In 1857 the regiment was ordered to Persia. The Shah of Persia had invaded Afghanistan in 1856 and captured Herat. This was contrary to the treaties and he was called upon to retire which he did not, so war was declared). In the battle of Kooshab they charged headlong into the square formed by the Persian 1st Khusgai Regiment of Fars whom they practically annihilated. In this charge a standard of great antiquity was captured from the Persian Regiment. The captured standard was surmounted by a silver hand, the palm of which is inscribed YAD ULLAL FAUK IDAHEEM which roughly translates THE HAND OF GOD IS ABOVE ALL THINGS. Two VC's were won in this action and a number of other awards. This hand was later to become the central device of the badge of Poona Horse. (note: The Commandants ie Colonel Tarapore's tank was named Kooshab, from this campaign)
In the first great war the regiment again distinguished itself and another VC was won.
In 1921-22 a reorganisation of the Indian Cavalry took place and 34th Prince Albert Victors Own Poona Horse and 33rd Queen Victoria's Own Cavalry were merged to form the 17th Queen Victoria's own Poona Horse, Five years later the title changed to The Poona Horse (17th QVO Cavalry).
At the Battle of Chawinda during 1965 Indo-Pak war the biggest tank battle took place at Phillora in Sialkot.
The Commander of 1st Indian Armoured Division had come to the conclusion that it was necessary to outflank Chawinda before attacking it with infantry and selected Jassoran-Buttar Dograndi area to the west of Chawinda for this purpose 84. The Indian plan for conduct of operations on 16th September was as following:– (1) Poona Horse with under command one infantry battalion to first capture Jassoran and then advance to Buttur Dograndi, (2) 4 Horse to cross the railway line and secure area Sodreke crossing covering roads Chawinda-Badiana and Badiana-Pasrur (3) The places captured by Poona Horse and 4 Horse were to serve as firm base from where 6 Mountain Division would mount a night attack on Chawinda on night 16/17 September85.

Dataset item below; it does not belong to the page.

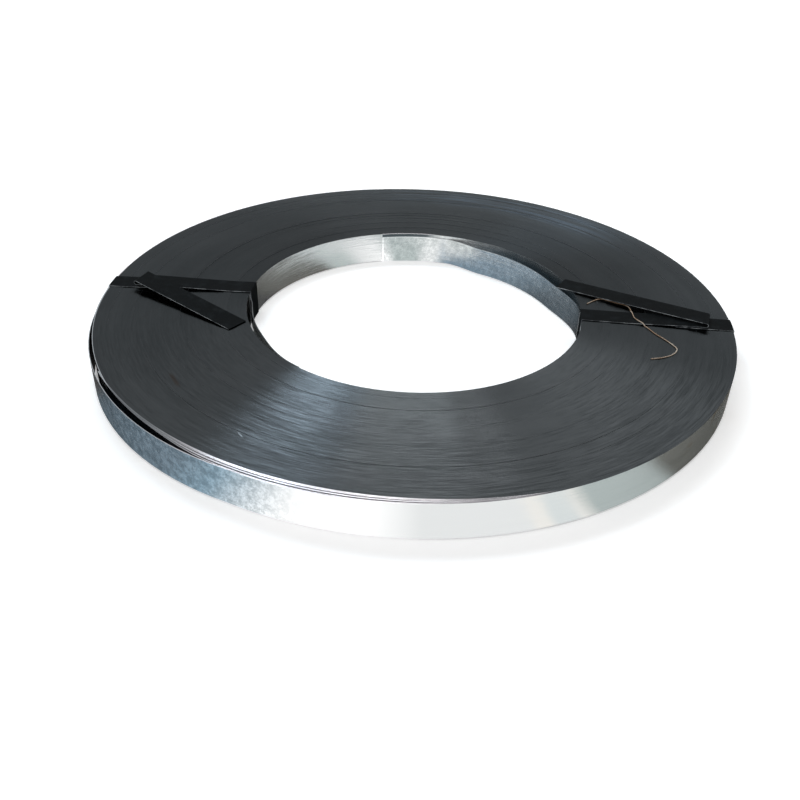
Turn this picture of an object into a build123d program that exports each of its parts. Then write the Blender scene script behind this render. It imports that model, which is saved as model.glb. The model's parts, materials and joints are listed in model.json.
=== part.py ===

The Indian attack commenced at 0600 hours 16th September and Buttur Dograndi was captured by 1030 hours. After this the Indian Army did not make much headway and at 1615 hours abandoned Buttur Dograndi since Indian Army did not have sufficient infantry to hold it. Later an attack was made to recapture Buttur. It was counter attacked by enemy forces with heavy shelling from Wazirwali. Unmindful for his injuries  Lt. Col. Tarapore further led his regiment to capture Jassoran and Butur-Dograndi. In this battle his own tank was hit many times but in spite of all the odds he maintained his pivots at both these places, which helped the supporting infantry to attack Chawinda from behind.The soldiers were so Inspired by Lt. Col. Tarapore's leadership and bravery  that they fiercely attacked and destroyed many enemy tanks. Limiting their casualties to 9 tanks. However, Lt. Colonel Tarapore was enveloped in flames during this attack and died a hero's death. The valour displayed by him in this action, lasting 6 days, was in keeping with the highest traditions of the Indian Army. Lieutenant Colonel Ardeshir Burzorji Tarapore was awarded with the highest wartime gallantry medal, Param Vir Chakra, posthumously.
The Indian Armies failures in making any worthwhile progress on 15th and 16th September had a more intimate connection with poor higher leadership that pigheadedly insisted on a modern charge of heavy brigade of tanks, against Pakistani artillery, which off course took advantage of the errors of enemy leadership at brigade and divisional level in the employment of armour, which was unnecessarily sacrificed in a suicidal manner, rather than being employed in a dynamic war of movement.